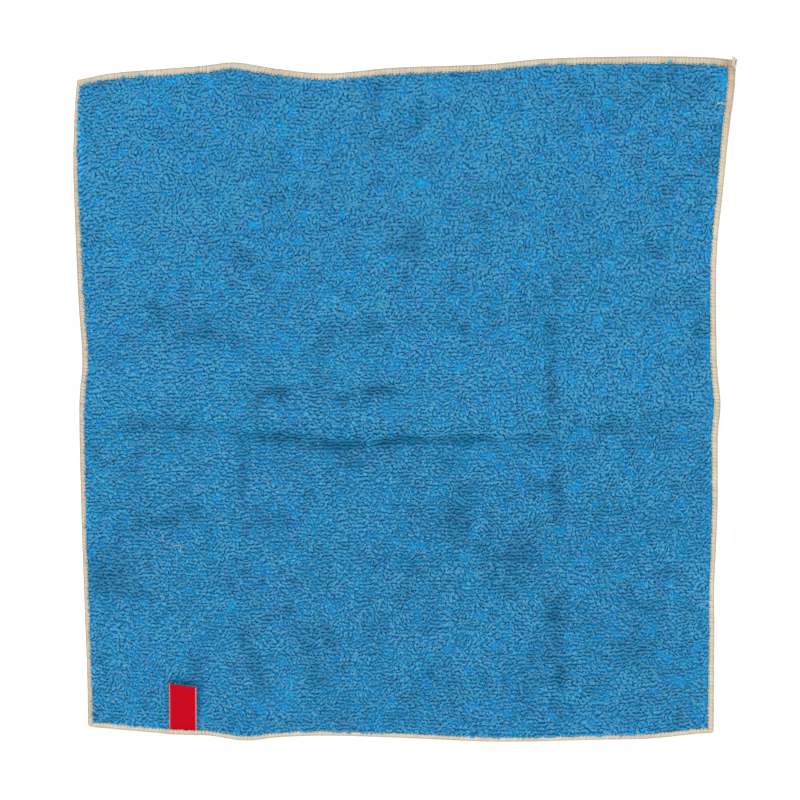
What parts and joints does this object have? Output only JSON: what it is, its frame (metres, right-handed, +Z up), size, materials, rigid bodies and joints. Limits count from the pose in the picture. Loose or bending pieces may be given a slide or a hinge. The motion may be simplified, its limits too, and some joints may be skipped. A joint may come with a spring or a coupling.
{
  "type": "hand towel",
  "caption": "Square terry hand towel lying flat with soft fold creases, an overlocked thread edging on every side and a small folded tape label at one edge.",
  "frame": {"origin": "on the surface the towel rests on, under the middle of its outline", "axes": "+Z up from the surface, +Y towards the towel's upper edge, +X to the right; the label is at the lower left"},
  "size_m": [0.3515, 0.364, 0.0062],
  "materials": {
    "terry": "looped cotton pile, mid blue",
    "edging_thread": "beige overlock thread, slight lustre",
    "label_tape": "woven red tape, plain"
  },
  "bodies": {
    "root": {"terry_cloth": "terry", "edging_top": "edging_thread", "edging_right": "edging_thread", "edging_bottom": "edging_thread", "edging_left": "edging_thread", "label_tape": "label_tape"}
  },
  "joints": []
}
────────────────────────────────────────
* [WORK INSTRUCTIONS]: Print the listing above in its entirety, with every line exact.

* [THE SOLUTION]:
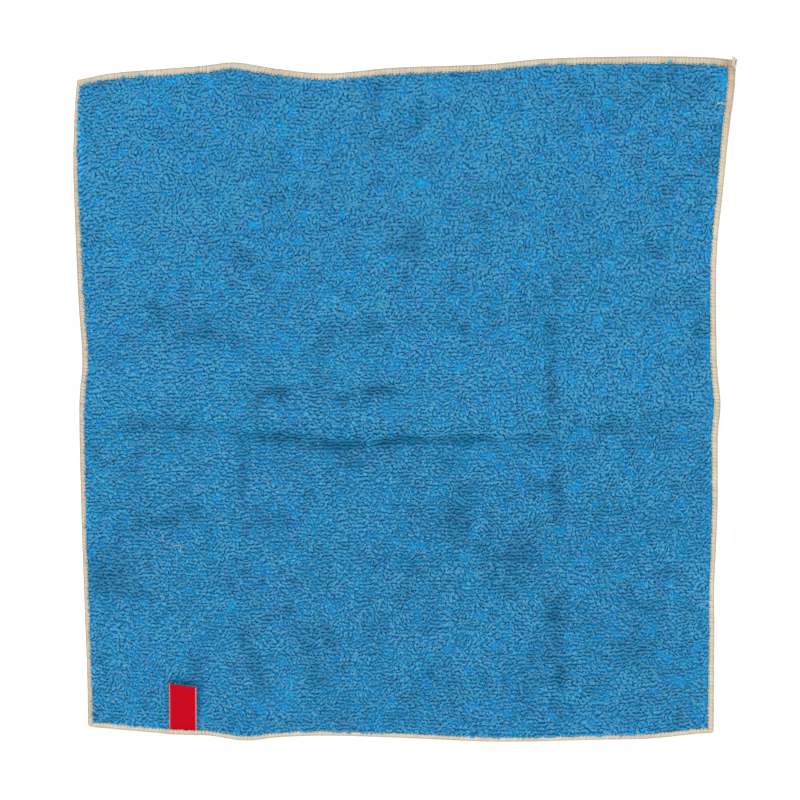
What parts and joints does this object have? Output only JSON: what it is, its frame (metres, right-handed, +Z up), size, materials, rigid bodies and joints. Limits count from the pose in the picture. Loose or bending pieces may be given a slide or a hinge. The motion may be simplified, its limits too, and some joints may be skipped. A joint may come with a spring or a coupling.
{
  "type": "hand towel",
  "caption": "Square terry hand towel lying flat with soft fold creases, an overlocked thread edging on every side and a small folded tape label at one edge.",
  "frame": {"origin": "on the surface the towel rests on, under the middle of its outline", "axes": "+Z up from the surface, +Y towards the towel's upper edge, +X to the right; the label is at the lower left"},
  "size_m": [0.3515, 0.364, 0.0062],
  "materials": {
    "terry": "looped cotton pile, mid blue",
    "edging_thread": "beige overlock thread, slight lustre",
    "label_tape": "woven red tape, plain"
  },
  "bodies": {
    "root": {"terry_cloth": "terry", "edging_top": "edging_thread", "edging_right": "edging_thread", "edging_bottom": "edging_thread", "edging_left": "edging_thread", "label_tape": "label_tape"}
  },
  "joints": []
}